Work instructions: Reproduce exactly the lines of the material beneath, from the line that contains "circuit_board();" to the line that contains "if empty is", both included, and no other lines.

+++ Supplied data

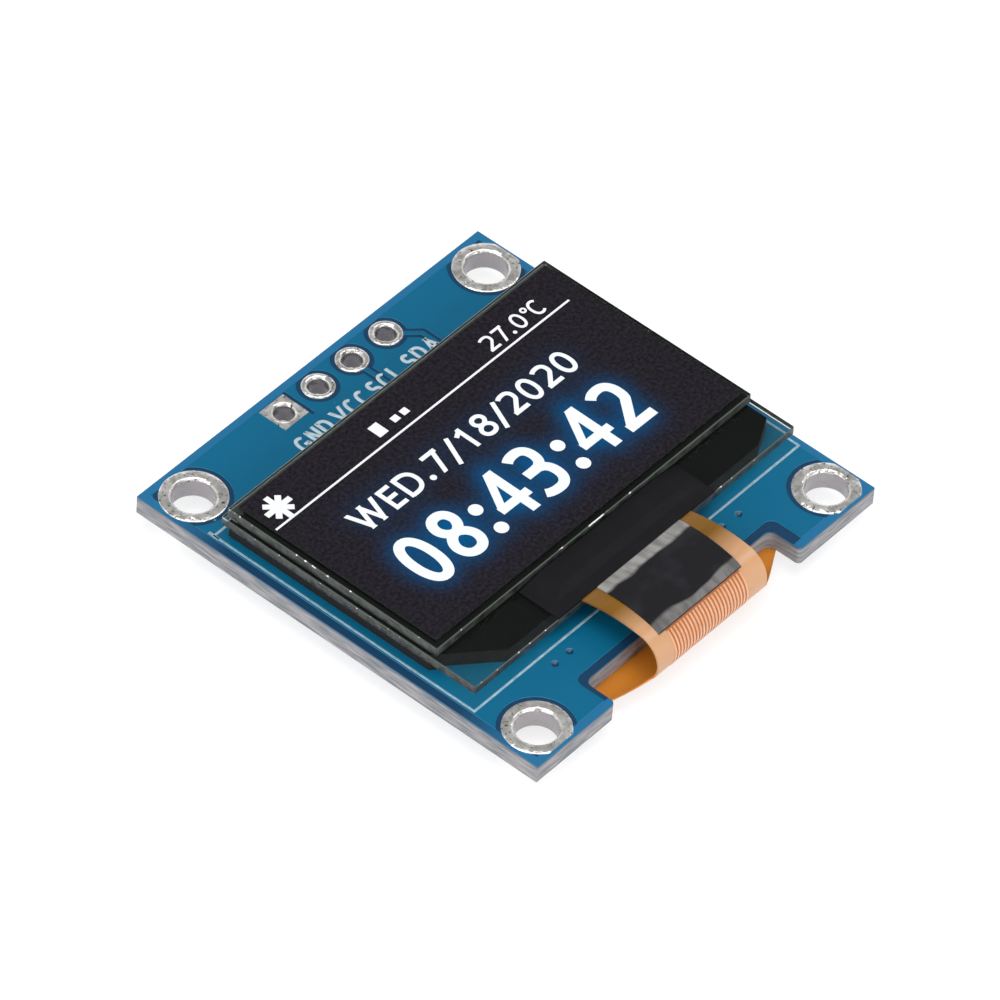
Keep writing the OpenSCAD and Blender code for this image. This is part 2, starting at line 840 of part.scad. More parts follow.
// A moulded case whose sides draft away from its parting line
module moulded_case(size) {
    draft = 0.08;
    lift = copper_relief + 0.08;
    high = copper_relief + size[2];
    middle = (lift + high) / 2;
    intersection() {
        along_y(-size[1] / 2, size[1] / 2)
            polygon([
                [draft - size[0] / 2, lift], [size[0] / 2 - draft, lift], [size[0] / 2, middle],
                [size[0] / 2 - draft, high], [draft - size[0] / 2, high], [-size[0] / 2, middle]
            ]);
        along_x(-size[0] / 2, size[0] / 2)
            polygon([
                [draft - size[1] / 2, lift], [size[1] / 2 - draft, lift], [size[1] / 2, middle],
                [size[1] / 2 - draft, high], [draft - size[1] / 2, high], [-size[1] / 2, middle]
            ]);
    }
}

// A bent leg on the side of a case, at x along it
module leg(size, x, side) {
    root = size[1] / 2 - 0.15;
    knee = size[1] / 2 + 0.12;
    toe = size[1] / 2 + leg_reach;
    middle = copper_relief + size[2] / 2;
    mirror([0, side < 0 ? 1 : 0, 0])
        along_x(x - leg_w / 2, x + leg_w / 2)
            polygon([
                [root, middle], [knee, middle], [knee + leg_t, copper_relief + leg_t],
                [toe, copper_relief + leg_t], [toe, copper_relief], [knee, copper_relief],
                [knee - leg_t, middle - leg_t], [root, middle - leg_t]
            ]);
}

module regulator() {
    color([0.1, 0.1, 0.1])
        on_back(regulator_at) {
            moulded_case(regulator_size);
            leg(regulator_size, regulator_leg_x, 1);
            leg(regulator_size, -regulator_leg_x, 1);
            leg(regulator_size, 0, -1);
        }
}

module diode() {
    color([0.12, 0.12, 0.12])
        on_back(diode_at) {
            moulded_case(diode_size);
            for (side = [-1, 1])
                leg(diode_size, 0, side);
        }
}

module capacitor(i) {
    color([0.66, 0.52, 0.36])
        on_back(capacitor_at[i - 1])
            chip_part(capacitor_size);
}

module resistor(i) {
    color([0.1, 0.1, 0.11])
        on_back(resistor_at[i - 1])
            chip_part(resistor_size);
}

// Pad and fillet at both ends of a chip part
module chip_joints(size) {
    inner = size[0] / 2 - end_cap;
    face = size[0] / 2;
    climb = 0.6 * size[2];
    half = 0.45 * size[1];
    for (side = [0, 1])
        mirror([side, 0, 0])
            along_y(-half, half)
                polygon([
                    [inner, 0], [face + fillet_length, 0], [face + fillet_length, copper_relief],
                    [face + 0.4 * fillet_length, copper_relief + 0.3 * climb],
                    [face, copper_relief + climb], [face, copper_relief], [inner, copper_relief]
                ]);
}

// Pad and fillet at the foot of a leg
module foot_joint(size, x, side) {
    inner = size[1] / 2 + 0.12;
    toe = size[1] / 2 + leg_reach;
    half = 0.6 * leg_w;
    mirror([0, side < 0 ? 1 : 0, 0])
        along_x(x - half, x + half)
            polygon([
                [inner, 0], [toe + fillet_length, 0], [toe + fillet_length, copper_relief],
                [toe, copper_relief + leg_t], [toe, copper_relief], [inner, copper_relief]
            ]);
}

module solder_joints() {
    color([0.75, 0.75, 0.74]) {
        for (p = capacitor_at)
            on_back(p)
                chip_joints(capacitor_size);
        for (p = resistor_at)
            on_back(p)
                chip_joints(resistor_size);
        on_back(regulator_at) {
            foot_joint(regulator_size, regulator_leg_x, 1);
            foot_joint(regulator_size, -regulator_leg_x, 1);
            foot_joint(regulator_size, 0, -1);
        }
        on_back(diode_at)
            for (side = [-1, 1])
                foot_joint(diode_size, 0, side);
        on_back([spare_pad_at[0], spare_pad_at[1], 0])
            translate([-(end_cap + fillet_length) / 2, -0.45 * resistor_size[1], 0])
                cube([end_cap + fillet_length, 0.9 * resistor_size[1], 1.5 * copper_relief]);
    }
}

circuit_board();
for (i = [1:4])
    mounting_ring(i);
for (i = [1:header_count])
    header_ring(i);
foam_tape();
rear_glass();
emitting_film();
edge_seal();
front_glass();
polarizer();
driver_chip();
chip_tape();
flat_cable();
cable_conductors();
cable_tape();
cable_joints();
for (i = [1:capacitor_count])
    capacitor(i);
for (i = [1:resistor_count])
    resistor(i);
regulator();
diode();
solder_joints();
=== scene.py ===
import math

import bmesh
import bpy
from mathutils import Matrix, Vector, kdtree


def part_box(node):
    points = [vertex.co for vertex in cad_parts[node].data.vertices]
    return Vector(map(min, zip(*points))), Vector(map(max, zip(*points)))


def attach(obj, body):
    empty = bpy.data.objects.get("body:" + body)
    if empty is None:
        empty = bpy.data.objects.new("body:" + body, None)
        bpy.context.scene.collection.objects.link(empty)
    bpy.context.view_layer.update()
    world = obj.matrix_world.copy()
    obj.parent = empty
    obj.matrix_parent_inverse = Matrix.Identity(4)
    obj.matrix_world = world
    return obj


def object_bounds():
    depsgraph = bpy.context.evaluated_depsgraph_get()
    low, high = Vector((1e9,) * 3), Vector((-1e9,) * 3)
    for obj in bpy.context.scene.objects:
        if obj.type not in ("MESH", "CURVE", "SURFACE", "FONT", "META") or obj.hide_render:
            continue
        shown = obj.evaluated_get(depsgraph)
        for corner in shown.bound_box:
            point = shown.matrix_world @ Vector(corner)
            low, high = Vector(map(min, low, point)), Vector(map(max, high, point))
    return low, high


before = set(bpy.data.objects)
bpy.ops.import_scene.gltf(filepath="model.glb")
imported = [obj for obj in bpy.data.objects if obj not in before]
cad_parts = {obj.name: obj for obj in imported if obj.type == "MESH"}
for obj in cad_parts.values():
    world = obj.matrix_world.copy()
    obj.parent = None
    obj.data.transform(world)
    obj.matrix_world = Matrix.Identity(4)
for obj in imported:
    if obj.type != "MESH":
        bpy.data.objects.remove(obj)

CAD_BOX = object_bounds()
MM = 0.001


# ---------------------------------------------------------------- frame
# Heights and edges that the printed and lit things sit on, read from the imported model.
BOARD_LOW, BOARD_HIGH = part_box("circuit_board")
COVER_LOW, COVER_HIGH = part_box("front_glass")
PANEL_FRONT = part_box("rear_glass")[0].y
TAPE_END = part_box("cable_tape")[0].y
SCREEN_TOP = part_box("polarizer")[1].z
PIN_AT = [(low + high) / 2 for low, high in (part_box(f"header_ring_{i}") for i in range(1, 5))]
MASK_TOP = BOARD_HIGH.z
MASK_BACK = BOARD_LOW.z
COPPER_RELIEF = 0.04 * MM
BARE_MARGIN = 0.45 * MM


# ---------------------------------------------------------------- colours and nodes
def linear(hex_colour):
    """An sRGB hex colour as linear red, green, blue and alpha."""
    channels = [int(hex_colour[i:i + 2], 16) / 255 for i in (1, 3, 5)]
    return [c / 12.92 if c <= 0.04045 else ((c + 0.055) / 1.055) ** 2.4 for c in channels] + [1.0]


def add(tree, kind, inputs=None, **settings):
    """Adds one node. An input is a plain value, or an output socket to link from. A colour mix
    takes its share at 0 and its colours at 6 and 7, and gives its result at 2. A range runs from
    1 to 2 and gives 3 to 4, or 0 to 1 where these are left out."""
    made = tree.nodes.new(kind)
    for name, value in settings.items():
        setattr(made, name, value)
    for name, value in (inputs or {}).items():
        if isinstance(value, bpy.types.NodeSocket):
            tree.links.new(value, made.inputs[name])
        else:
            made.inputs[name].default_value = value
    return made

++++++

Correct result:
circuit_board();
for (i = [1:4])
    mounting_ring(i);
for (i = [1:header_count])
    header_ring(i);
foam_tape();
rear_glass();
emitting_film();
edge_seal();
front_glass();
polarizer();
driver_chip();
chip_tape();
flat_cable();
cable_conductors();
cable_tape();
cable_joints();
for (i = [1:capacitor_count])
    capacitor(i);
for (i = [1:resistor_count])
    resistor(i);
regulator();
diode();
solder_joints();
=== scene.py ===
import math

import bmesh
import bpy
from mathutils import Matrix, Vector, kdtree


def part_box(node):
    points = [vertex.co for vertex in cad_parts[node].data.vertices]
    return Vector(map(min, zip(*points))), Vector(map(max, zip(*points)))


def attach(obj, body):
    empty = bpy.data.objects.get("body:" + body)
    if empty is None:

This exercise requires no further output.